# What is required
Among the records that follow, count the lines with the string "bodies"; report only that count.

Entries with parts and joints:
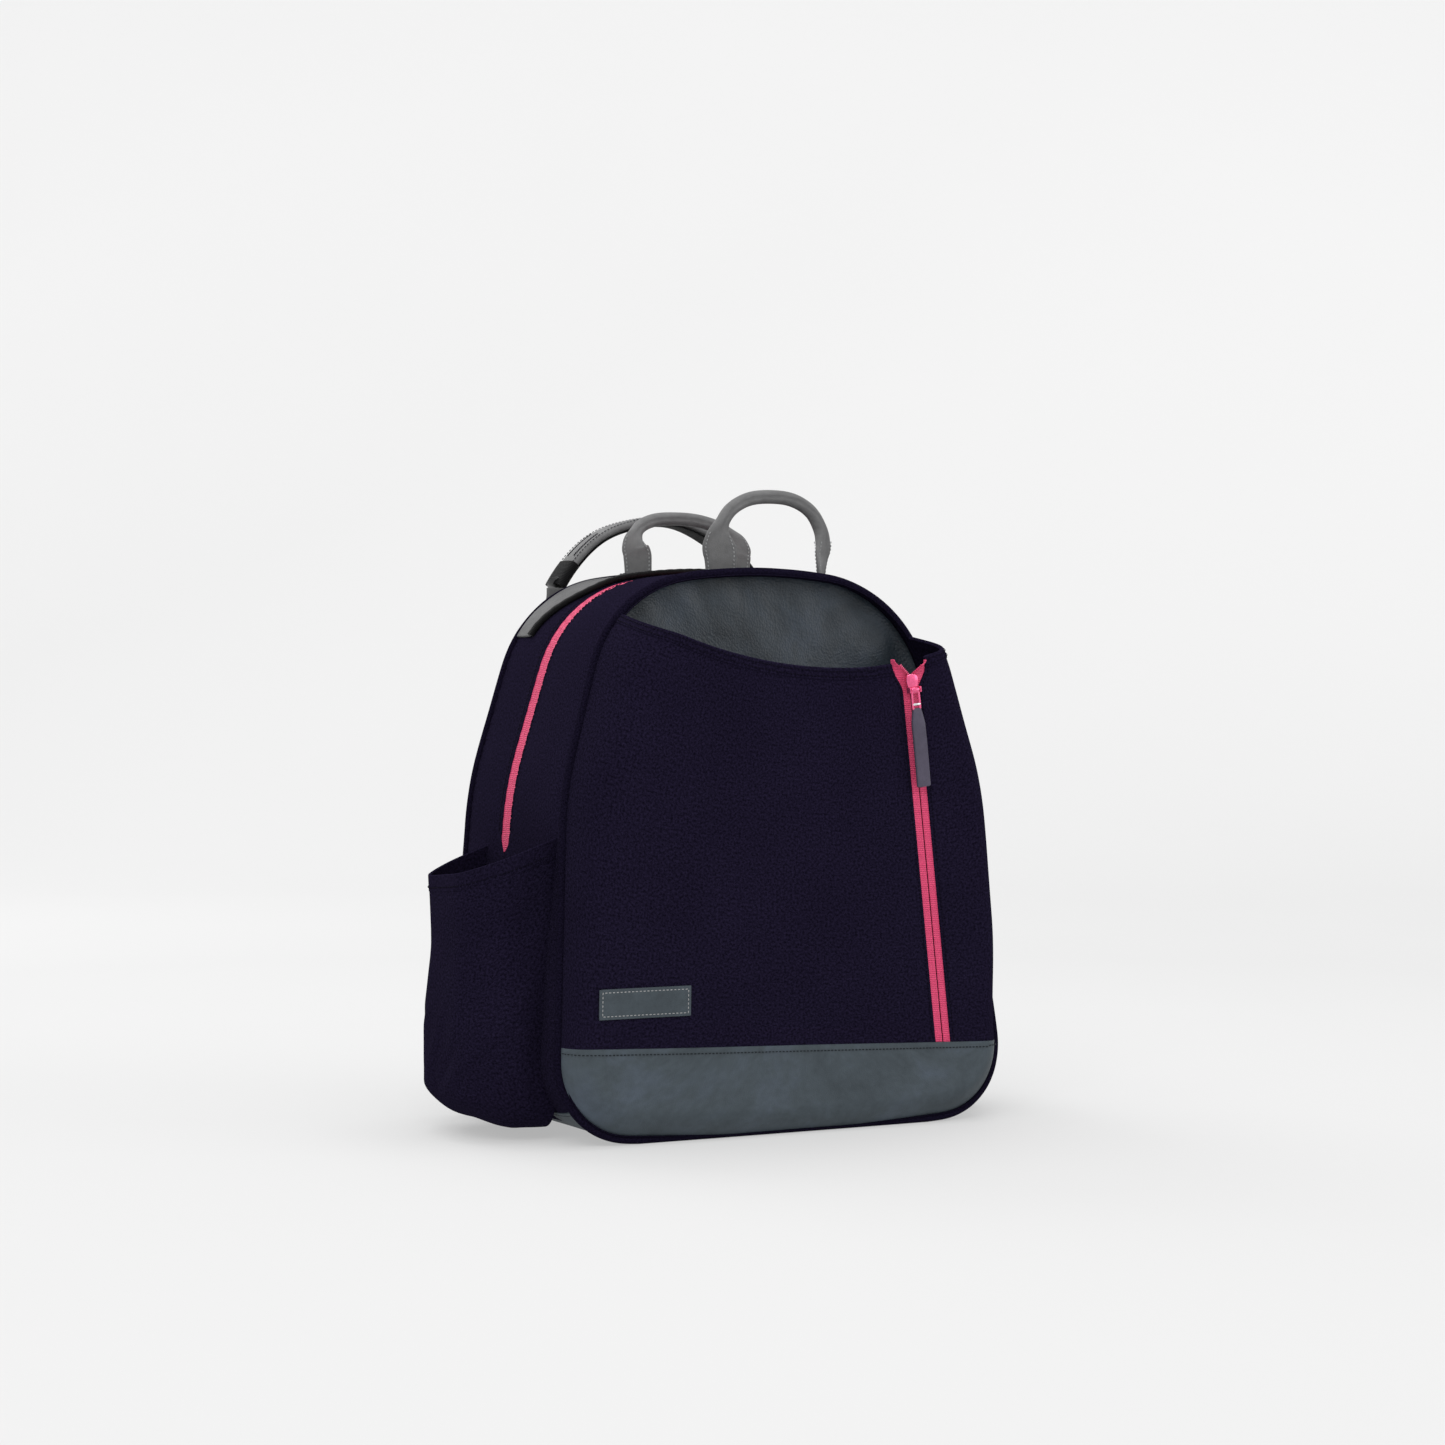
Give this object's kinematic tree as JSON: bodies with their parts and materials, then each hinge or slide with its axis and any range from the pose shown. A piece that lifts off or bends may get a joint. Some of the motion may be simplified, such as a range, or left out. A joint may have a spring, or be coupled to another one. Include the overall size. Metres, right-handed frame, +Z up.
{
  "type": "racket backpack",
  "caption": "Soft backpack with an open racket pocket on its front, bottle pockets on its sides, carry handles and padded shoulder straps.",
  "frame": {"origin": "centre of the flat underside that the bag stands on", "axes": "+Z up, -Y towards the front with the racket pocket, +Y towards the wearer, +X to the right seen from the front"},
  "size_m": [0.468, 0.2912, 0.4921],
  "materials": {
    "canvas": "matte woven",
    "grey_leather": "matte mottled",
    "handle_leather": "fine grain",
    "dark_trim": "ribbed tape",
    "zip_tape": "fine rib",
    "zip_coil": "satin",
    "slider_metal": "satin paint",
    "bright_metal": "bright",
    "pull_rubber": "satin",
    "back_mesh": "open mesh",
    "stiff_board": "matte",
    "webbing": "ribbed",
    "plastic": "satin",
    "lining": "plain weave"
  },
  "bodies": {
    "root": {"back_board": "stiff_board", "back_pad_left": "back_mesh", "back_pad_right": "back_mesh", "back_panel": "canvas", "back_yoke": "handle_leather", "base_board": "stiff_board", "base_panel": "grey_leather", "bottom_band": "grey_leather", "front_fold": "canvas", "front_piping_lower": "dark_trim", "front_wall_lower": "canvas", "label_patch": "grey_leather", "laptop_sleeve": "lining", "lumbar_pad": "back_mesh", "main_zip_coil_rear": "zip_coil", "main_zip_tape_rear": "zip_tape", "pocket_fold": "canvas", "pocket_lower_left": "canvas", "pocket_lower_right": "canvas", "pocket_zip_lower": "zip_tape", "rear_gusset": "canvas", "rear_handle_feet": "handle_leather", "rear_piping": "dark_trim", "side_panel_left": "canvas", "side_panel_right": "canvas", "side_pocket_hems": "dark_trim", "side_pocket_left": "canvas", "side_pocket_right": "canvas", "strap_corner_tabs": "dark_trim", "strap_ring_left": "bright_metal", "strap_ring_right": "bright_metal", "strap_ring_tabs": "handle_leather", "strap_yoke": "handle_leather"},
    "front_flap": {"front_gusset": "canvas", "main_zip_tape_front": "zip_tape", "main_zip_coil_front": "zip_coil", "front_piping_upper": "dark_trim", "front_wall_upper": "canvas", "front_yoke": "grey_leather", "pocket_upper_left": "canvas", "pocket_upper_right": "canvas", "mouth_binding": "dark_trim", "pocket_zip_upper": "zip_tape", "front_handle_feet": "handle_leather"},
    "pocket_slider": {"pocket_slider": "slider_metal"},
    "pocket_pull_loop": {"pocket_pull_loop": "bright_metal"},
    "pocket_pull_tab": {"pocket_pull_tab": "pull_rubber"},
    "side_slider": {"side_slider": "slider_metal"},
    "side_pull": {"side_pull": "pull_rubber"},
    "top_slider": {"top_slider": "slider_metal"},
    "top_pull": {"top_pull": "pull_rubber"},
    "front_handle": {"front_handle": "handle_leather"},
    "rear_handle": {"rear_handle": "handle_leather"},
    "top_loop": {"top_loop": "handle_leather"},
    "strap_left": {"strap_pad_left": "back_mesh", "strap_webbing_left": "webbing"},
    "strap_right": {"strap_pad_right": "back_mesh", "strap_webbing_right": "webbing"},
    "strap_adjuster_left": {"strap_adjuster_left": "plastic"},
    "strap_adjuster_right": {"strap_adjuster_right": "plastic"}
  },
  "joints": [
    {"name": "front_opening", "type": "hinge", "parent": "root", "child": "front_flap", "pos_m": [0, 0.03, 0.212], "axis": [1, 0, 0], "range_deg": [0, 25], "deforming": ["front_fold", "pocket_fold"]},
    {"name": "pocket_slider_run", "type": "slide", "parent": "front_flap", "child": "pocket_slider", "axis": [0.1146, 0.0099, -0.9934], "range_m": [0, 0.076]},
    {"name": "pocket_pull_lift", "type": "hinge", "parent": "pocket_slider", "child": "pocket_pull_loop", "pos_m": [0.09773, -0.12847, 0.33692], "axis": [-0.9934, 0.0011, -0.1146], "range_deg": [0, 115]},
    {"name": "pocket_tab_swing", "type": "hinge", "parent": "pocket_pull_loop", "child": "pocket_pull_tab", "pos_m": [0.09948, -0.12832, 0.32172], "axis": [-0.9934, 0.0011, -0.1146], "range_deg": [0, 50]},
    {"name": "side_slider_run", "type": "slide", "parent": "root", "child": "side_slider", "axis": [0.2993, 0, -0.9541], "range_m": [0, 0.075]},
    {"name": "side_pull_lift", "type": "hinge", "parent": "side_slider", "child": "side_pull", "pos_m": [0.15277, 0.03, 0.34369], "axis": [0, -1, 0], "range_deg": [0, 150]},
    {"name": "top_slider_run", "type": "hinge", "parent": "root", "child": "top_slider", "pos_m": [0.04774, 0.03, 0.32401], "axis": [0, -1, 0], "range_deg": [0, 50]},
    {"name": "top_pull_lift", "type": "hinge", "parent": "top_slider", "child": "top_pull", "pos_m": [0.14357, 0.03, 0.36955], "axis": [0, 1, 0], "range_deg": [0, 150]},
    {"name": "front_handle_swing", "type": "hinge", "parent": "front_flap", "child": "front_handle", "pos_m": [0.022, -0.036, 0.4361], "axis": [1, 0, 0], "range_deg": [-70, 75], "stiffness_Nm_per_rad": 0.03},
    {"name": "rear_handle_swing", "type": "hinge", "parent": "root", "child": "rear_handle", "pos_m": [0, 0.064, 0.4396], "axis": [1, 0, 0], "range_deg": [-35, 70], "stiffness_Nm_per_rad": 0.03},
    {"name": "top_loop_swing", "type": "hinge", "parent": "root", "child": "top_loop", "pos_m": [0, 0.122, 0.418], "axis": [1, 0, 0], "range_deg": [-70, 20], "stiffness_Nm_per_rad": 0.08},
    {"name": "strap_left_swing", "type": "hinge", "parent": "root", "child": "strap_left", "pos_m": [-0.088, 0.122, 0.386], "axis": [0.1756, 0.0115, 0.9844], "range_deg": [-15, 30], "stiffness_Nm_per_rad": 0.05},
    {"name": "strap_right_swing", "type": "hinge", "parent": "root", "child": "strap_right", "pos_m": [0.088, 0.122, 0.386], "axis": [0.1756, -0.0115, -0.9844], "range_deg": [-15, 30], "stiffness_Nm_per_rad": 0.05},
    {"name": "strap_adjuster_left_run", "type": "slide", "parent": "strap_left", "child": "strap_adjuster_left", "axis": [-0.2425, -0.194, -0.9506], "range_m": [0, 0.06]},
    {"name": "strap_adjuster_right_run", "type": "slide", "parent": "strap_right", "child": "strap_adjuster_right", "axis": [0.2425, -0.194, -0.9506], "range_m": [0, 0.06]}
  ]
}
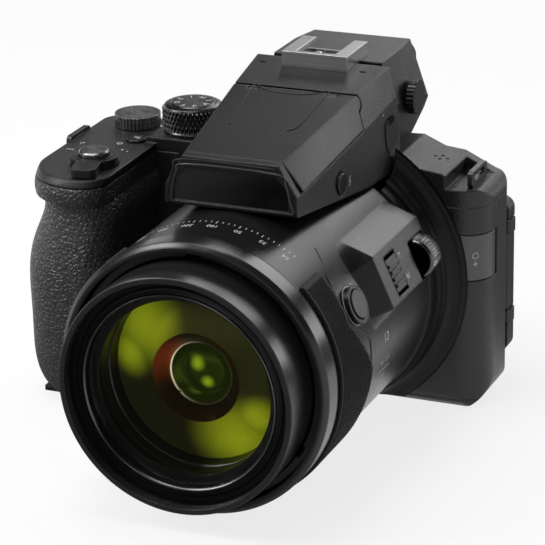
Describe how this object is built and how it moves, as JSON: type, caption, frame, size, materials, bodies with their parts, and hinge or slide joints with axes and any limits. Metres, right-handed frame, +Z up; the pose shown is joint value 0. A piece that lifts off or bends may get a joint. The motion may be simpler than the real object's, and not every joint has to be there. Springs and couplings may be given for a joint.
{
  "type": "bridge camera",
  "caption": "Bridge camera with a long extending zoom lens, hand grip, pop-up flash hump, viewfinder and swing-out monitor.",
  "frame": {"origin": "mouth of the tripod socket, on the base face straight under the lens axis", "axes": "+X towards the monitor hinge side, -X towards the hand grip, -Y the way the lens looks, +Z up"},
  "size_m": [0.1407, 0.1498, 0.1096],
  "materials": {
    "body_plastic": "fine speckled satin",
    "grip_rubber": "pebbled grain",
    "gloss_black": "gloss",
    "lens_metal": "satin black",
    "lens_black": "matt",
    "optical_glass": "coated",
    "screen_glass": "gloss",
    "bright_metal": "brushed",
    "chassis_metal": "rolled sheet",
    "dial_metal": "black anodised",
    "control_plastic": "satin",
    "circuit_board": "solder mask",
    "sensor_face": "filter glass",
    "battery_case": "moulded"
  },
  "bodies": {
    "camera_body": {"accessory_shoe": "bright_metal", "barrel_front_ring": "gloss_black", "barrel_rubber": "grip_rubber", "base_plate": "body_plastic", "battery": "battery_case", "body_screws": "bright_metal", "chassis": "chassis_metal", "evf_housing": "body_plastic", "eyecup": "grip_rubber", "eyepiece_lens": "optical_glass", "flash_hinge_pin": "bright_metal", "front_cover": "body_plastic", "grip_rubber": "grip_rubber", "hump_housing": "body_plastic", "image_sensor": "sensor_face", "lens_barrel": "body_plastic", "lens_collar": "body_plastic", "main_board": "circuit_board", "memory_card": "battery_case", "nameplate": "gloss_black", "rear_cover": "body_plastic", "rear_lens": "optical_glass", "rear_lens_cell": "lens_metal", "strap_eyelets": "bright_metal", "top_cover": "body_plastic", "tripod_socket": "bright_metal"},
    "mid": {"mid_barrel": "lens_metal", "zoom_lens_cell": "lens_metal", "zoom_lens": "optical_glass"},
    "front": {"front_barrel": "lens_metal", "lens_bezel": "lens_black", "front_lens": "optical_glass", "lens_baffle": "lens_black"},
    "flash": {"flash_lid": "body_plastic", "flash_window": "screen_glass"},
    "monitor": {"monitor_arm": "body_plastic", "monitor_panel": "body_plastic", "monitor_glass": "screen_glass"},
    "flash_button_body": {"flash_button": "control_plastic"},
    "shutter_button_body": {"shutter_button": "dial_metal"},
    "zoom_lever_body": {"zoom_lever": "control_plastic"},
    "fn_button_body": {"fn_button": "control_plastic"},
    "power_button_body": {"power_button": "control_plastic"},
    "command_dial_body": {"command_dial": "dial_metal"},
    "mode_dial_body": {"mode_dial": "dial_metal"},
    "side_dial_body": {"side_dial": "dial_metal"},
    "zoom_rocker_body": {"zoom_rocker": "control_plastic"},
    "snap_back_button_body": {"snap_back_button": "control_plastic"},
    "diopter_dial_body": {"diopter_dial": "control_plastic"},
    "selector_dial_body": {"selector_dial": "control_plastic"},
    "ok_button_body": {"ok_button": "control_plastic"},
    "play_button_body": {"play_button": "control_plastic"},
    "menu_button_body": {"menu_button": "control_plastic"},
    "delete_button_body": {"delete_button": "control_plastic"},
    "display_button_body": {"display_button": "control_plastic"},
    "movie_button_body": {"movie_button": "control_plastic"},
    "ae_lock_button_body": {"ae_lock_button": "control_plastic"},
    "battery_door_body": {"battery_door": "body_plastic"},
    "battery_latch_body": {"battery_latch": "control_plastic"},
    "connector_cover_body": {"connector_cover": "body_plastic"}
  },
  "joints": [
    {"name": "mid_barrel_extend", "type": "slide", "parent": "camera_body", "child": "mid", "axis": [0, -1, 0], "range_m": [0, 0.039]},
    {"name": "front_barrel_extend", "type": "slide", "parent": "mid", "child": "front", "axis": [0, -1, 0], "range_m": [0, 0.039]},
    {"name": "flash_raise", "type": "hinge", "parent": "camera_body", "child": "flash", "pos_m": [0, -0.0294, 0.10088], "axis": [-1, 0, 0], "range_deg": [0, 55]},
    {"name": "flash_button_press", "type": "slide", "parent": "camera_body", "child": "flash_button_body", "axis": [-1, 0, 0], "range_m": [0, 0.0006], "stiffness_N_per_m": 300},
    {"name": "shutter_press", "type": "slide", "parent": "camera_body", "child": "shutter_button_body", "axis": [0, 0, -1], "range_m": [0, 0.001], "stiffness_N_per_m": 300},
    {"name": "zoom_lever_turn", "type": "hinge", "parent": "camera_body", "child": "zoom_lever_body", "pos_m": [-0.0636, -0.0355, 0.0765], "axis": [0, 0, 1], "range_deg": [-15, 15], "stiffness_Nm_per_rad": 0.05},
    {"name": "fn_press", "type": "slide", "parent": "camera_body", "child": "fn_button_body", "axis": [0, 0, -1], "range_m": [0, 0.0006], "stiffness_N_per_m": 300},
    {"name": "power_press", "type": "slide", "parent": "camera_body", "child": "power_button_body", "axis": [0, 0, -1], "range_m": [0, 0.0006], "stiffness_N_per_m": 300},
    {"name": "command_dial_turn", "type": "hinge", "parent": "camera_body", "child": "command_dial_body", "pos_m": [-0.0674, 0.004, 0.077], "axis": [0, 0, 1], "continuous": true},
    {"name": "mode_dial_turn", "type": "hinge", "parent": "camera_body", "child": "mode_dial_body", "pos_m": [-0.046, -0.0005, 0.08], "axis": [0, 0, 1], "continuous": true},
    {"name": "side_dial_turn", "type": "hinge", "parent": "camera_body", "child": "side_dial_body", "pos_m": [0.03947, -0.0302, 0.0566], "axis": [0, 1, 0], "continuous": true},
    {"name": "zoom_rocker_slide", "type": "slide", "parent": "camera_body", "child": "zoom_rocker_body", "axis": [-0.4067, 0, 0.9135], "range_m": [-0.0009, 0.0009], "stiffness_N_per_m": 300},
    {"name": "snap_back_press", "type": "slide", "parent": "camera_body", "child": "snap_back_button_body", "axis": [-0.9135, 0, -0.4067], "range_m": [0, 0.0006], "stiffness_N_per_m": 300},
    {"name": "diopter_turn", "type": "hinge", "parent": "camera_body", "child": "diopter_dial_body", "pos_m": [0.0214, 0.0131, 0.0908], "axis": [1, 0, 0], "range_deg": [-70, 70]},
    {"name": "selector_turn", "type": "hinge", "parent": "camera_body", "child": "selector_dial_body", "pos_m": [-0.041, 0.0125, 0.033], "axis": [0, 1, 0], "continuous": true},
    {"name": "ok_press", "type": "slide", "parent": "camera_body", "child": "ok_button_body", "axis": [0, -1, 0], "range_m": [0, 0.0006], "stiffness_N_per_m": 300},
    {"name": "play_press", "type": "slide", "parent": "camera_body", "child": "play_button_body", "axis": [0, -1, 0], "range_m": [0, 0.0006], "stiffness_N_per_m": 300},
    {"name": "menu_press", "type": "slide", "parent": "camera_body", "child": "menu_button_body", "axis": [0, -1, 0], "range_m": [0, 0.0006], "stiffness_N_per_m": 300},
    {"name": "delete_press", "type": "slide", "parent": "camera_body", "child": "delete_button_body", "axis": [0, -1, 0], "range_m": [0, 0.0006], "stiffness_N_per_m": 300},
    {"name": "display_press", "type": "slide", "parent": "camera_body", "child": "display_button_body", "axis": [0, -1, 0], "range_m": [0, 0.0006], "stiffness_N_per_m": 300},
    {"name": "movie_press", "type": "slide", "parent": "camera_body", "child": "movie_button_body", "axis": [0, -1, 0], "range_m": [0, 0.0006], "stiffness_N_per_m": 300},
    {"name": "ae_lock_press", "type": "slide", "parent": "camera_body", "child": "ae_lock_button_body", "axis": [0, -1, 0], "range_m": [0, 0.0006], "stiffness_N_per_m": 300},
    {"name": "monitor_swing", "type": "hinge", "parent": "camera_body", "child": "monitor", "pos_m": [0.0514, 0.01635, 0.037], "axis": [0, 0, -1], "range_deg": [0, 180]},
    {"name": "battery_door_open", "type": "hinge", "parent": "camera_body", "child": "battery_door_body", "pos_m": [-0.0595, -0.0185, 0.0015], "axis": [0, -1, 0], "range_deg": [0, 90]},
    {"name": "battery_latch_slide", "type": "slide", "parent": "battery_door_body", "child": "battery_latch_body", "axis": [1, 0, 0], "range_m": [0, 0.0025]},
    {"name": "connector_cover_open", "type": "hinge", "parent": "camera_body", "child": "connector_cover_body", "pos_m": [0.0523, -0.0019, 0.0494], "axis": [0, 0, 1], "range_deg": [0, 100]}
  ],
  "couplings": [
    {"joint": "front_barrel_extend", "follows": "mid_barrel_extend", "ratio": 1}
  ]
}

# Result of this task
4